# Notebook to scrap RPQS from SISPEA and/or Google

Notebook to scrap RPQS corresponding to collectivities listed in eg `data/scraping/collectivity_list_for_scraping_example.csv` :
- **Scraping from SISPEA works well** but it is still needed to filter out scanned versions, deliberation reports, ... 
- **Scraping from Google does not work** as it does not filter out PDFs which are not RPQS. However this settles the first step. See comments below.

### Import modules

In [None]:
from pathlib import Path
import sys
sys.path.append("../")    # Add the path to the root directory (where we can find the folder narval/)

%load_ext autoreload
%autoreload 2 

from narval.pdfscraper import PDFScraperFromSispea, PDFScraperFromGoogle
from narval.utils import get_data_dir

In [13]:
data_dir = get_data_dir()

## Scraping from SISPEA website

We scrap RPQS directly from SISPEA website (https://services.eaufrance.fr/) using the template link https://www.services.eaufrance.fr/sispea//referential/download-rpqs.action?collectivityId=206841&rpqsId=512773 (only the `collectivity_id` and `rpqs_id` must be known). Be careful that the fetched PDFs are not necessarily RPQS (there might be also RAD or deliberation reports).


Scrap RPQS from SISPEA website for a given year, competence, status : PDFs are downloaded in `data/scraping/from_sispea/` and the scraping report in `data/scraping` is updated (created if needed).

In [None]:
# Name of the input file in data/scraping containing the list of relevant collectivities 
# (with one municipality, one service per competence)
# This file is the output of the notebook "sispea_extract_data_for_scraping.ipynb"
collectivity_filename = "collectivity_list_for_scraping_example.csv"
# Name of the output file (scraping report) in data/scraping
report_filename = "scraping_report_from_"+collectivity_filename

# Scraping parameters
year = "2015"
competence = "assainissement collectif"
status_lot = "WaitingForInput"

# Scrap PDFs from SISPEA
scrapper = PDFScraperFromSispea(collectivity_filename, report_filename)
scrapper.download_all_rpqs_from_ids(year=year, competence=competence, status_lot=status_lot)

Scrap RPQS from SISPEA website for a given competence and status but all year : PDFs that already exist in `data/scraping/from_sispea/` are not downloaded again.

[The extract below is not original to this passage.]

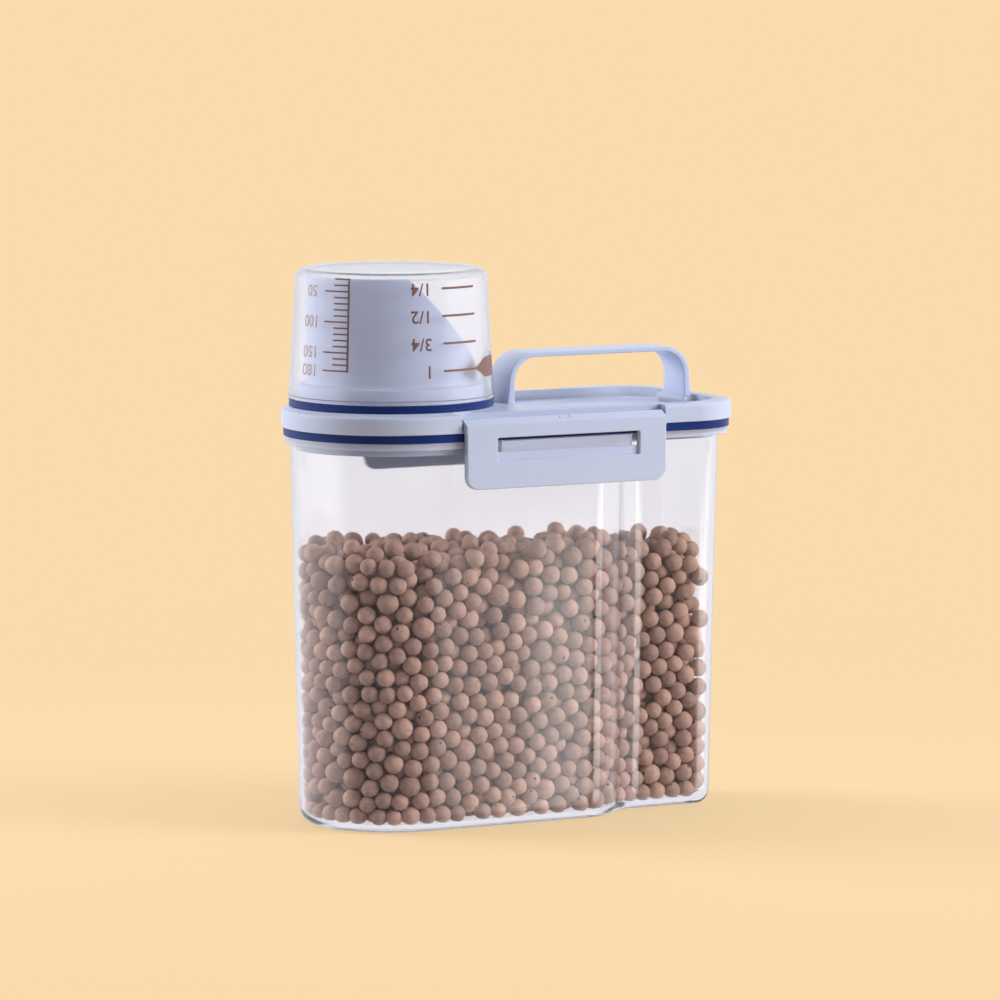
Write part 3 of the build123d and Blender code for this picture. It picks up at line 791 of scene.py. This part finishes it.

The scraping report is updated.

In [None]:
collectivity_filename = "collectivity_list_for_scraping_20012025.csv"
report_filename = "scraping_report_from_"+collectivity_filename

# Scraping parameters
competence = "assainissement collectif"
status_lot = "WaitingForInput"

# Scrap PDFs from SISPEA
scrapper = PDFScraperFromSispea(collectivity_filename, report_filename)
scrapper.download_all_rpqs_from_ids(competence=competence, status_lot=status_lot)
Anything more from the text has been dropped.